SOURCE MATERIAL ->
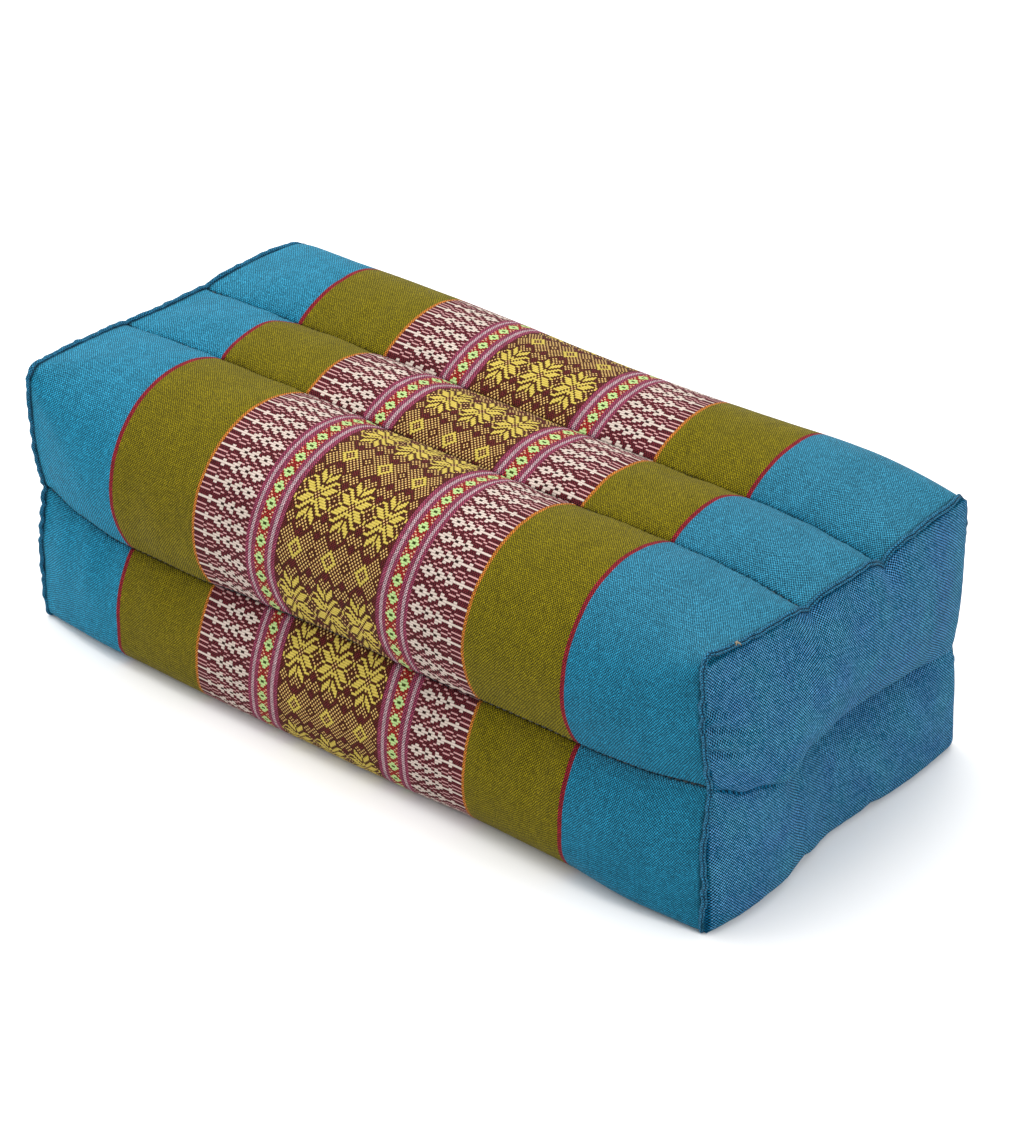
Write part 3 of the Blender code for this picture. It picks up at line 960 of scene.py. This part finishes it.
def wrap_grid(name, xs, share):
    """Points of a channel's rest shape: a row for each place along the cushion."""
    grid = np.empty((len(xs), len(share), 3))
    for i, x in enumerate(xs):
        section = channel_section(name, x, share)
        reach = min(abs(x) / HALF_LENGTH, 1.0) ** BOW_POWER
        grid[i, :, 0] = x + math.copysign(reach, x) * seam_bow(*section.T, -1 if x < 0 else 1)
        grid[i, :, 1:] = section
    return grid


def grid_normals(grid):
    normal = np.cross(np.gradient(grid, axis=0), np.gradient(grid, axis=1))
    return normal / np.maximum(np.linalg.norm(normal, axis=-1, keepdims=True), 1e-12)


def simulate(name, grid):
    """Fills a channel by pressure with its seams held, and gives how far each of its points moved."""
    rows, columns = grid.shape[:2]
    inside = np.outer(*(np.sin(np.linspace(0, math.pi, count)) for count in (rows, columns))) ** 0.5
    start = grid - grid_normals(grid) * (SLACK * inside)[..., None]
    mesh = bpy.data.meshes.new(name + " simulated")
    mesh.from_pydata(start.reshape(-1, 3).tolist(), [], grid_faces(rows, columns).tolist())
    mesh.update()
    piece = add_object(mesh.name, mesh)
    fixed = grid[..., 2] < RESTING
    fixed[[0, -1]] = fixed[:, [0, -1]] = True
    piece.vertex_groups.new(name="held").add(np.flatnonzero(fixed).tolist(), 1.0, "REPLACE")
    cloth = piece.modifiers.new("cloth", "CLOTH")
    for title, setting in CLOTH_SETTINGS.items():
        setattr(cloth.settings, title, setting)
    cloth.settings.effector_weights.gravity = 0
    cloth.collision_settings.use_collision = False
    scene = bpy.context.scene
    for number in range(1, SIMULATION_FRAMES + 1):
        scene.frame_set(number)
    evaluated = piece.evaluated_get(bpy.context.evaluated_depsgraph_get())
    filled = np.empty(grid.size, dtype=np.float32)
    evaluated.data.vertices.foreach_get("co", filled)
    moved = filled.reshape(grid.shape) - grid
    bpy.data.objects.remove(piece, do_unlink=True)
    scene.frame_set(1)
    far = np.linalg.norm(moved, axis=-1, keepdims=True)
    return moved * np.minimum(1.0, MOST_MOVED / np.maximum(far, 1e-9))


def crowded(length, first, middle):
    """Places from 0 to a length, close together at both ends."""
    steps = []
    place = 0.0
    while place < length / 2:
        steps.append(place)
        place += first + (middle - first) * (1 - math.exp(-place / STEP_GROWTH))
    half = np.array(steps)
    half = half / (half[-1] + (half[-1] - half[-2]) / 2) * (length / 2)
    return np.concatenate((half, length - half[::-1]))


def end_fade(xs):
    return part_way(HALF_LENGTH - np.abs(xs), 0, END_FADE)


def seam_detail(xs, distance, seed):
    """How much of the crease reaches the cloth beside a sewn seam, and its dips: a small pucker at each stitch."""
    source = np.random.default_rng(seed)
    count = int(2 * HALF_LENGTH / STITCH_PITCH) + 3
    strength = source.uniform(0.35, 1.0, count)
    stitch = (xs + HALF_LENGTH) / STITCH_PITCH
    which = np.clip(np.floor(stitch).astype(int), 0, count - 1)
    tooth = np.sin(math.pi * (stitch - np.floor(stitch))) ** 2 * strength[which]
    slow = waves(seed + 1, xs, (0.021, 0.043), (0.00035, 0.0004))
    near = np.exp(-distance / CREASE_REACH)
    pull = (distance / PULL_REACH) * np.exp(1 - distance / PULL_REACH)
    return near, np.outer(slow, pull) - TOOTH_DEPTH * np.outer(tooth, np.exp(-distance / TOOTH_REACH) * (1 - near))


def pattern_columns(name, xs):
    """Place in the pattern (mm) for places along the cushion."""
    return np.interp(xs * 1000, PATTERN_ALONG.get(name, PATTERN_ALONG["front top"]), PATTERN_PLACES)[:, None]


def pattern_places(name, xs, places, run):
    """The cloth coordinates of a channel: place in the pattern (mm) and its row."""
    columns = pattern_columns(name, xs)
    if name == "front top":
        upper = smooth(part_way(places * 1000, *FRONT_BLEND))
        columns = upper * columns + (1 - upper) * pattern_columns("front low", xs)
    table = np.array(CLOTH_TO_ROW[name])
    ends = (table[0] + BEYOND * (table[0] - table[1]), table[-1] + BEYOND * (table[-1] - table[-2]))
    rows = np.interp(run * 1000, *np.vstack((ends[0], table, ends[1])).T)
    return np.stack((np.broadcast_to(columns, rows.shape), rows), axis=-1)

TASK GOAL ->
Write out exactly the lines from the start of the material through the line with "return normal /". No other output is expected.

SOLUTION BELOW ->
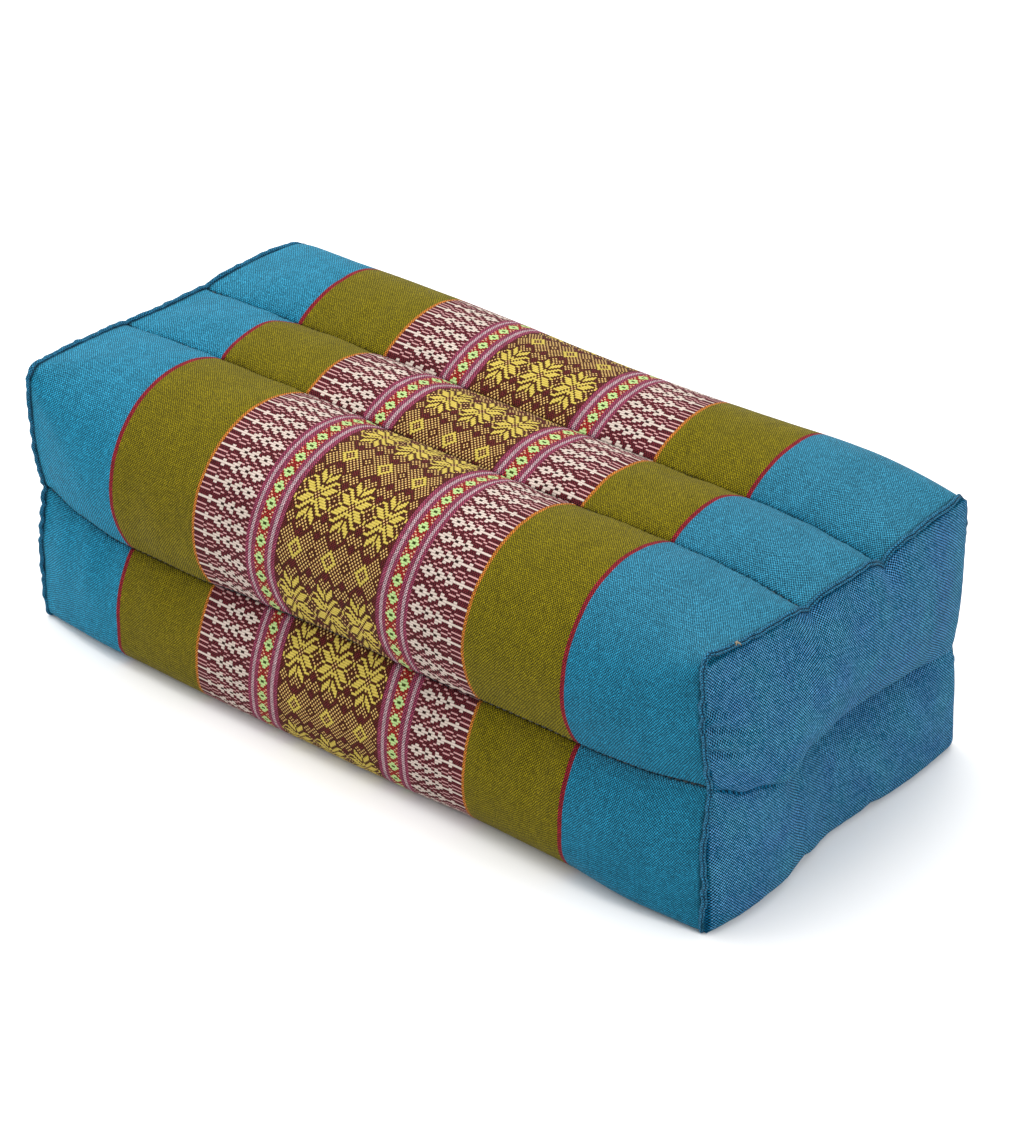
Write part 3 of the Blender code for this picture. It picks up at line 960 of scene.py. This part finishes it.
def wrap_grid(name, xs, share):
    """Points of a channel's rest shape: a row for each place along the cushion."""
    grid = np.empty((len(xs), len(share), 3))
    for i, x in enumerate(xs):
        section = channel_section(name, x, share)
        reach = min(abs(x) / HALF_LENGTH, 1.0) ** BOW_POWER
        grid[i, :, 0] = x + math.copysign(reach, x) * seam_bow(*section.T, -1 if x < 0 else 1)
        grid[i, :, 1:] = section
    return grid


def grid_normals(grid):
    normal = np.cross(np.gradient(grid, axis=0), np.gradient(grid, axis=1))
    return normal / np.maximum(np.linalg.norm(normal, axis=-1, keepdims=True), 1e-12)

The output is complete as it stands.